Readers may remember that it is Tsvangirai who has appeared in court facing charges of treason related to either plotting to kill President Mugabe or to unconstitutionally unseating the Government.
It is Tsvangirai who was captured by secret cameras contracting a Canadian political consultancy firm Dickens & Madison to assassinate President Mugabe, which footage was aired under the banner "Killing Mugabe: The Tsvangirai Conspiracy" by an Australian TV station, Special Broadcast Services Dateline, on February 13 2002.
It is Tsvangirai who, at Rufaro Stadium on September 30 2000, shocked the world when he openly threatened President Mugabe with violence, saying in part: "What we would like to tell Mugabe today is, please go peacefully, if you do not want to go peacefully, we will remove you violently."
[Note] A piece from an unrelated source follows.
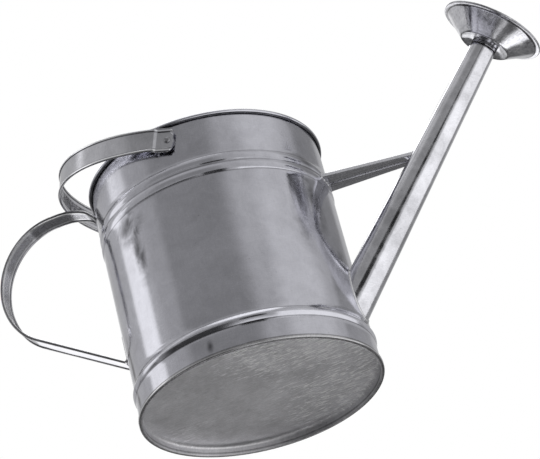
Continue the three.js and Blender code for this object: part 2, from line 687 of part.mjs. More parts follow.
// Lowest tilt, from level, at which the bail's edge clears the top of the back handle.
function bailRest() {
  const line = new THREE.SplineCurve(handleStations().map(({ point }) => point)).getSpacedPoints(600);
  const nearest = BAIL_REACH - ROLL_RADIUS;
  const farthest = Math.hypot(BAIL_REACH + ROLL_RADIUS, BAIL_WIDTH / 2);
  const tilts = line.map((point) => {
    const height = point.y + ROLL_RADIUS + BAIL_OVER_HANDLE - pivotHeight;
    const distance = Math.hypot(point.x, height);
    if (distance < nearest || distance > farthest) return 0;
    return Math.atan2(height, -point.x) + Math.asin(BAIL_WIDTH / 2 / distance);
  });
  return Math.max(...tilts);
}

const bailTilt = bailRest();

// The bail in its own plane: x is the reach from the pivot, y is across the can.
function bailStations() {
  const mid = tabFace + half;
  const joggleEnd = BAIL_TAB + BAIL_JOGGLE;
  const start = Math.acos(joggleEnd / BAIL_REACH);
  const arch = new THREE.EllipseCurve(0, 0, BAIL_REACH, BAIL_HALF_SPAN, -start, start);
  const end = [
    { point: new THREE.Vector2(-BAIL_TOE, -mid), narrow: BAIL_CORNER },
    { point: new THREE.Vector2(BAIL_CORNER - BAIL_TOE, -mid) },
    { point: new THREE.Vector2(BAIL_TAB, -mid) },
  ];
  const mirrored = end.map(({ point, narrow }) => ({ point: new THREE.Vector2(point.x, -point.y), narrow }));
  return [...end, ...arch.getPoints(ALONG_BAIL).map((point) => ({ point })), ...mirrored.reverse()]
    .map((station) => ({ ...station, pressedFor: BAIL_TOE + BAIL_TAB + PRESS_SPARE }));
}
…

It is Tsvangirai who organised orgies of violence disguised as a "defiance campaign" that culminated in the March 11 2007 disturbances in Highfield and surrounding suburbs, disturbances that fed months of terrorist bombings on police stations and other Government institutions.
As such, as evidenced above, it is President Mugabe, not Tsvangirai, who can allege an assassination plot with justification.
Anyway, Tsvangirai's actions are consistent with the terrorist activities visited on progressive African countries by his forebears like Tshombe and Savimbi, who we all know were just fronts for Western subversion of the developing world.
As such, as Zimbabwe braces for the run-off on June 27 voters must remember this is not just a Zimbabwean election, they will vote on behalf of the developing world.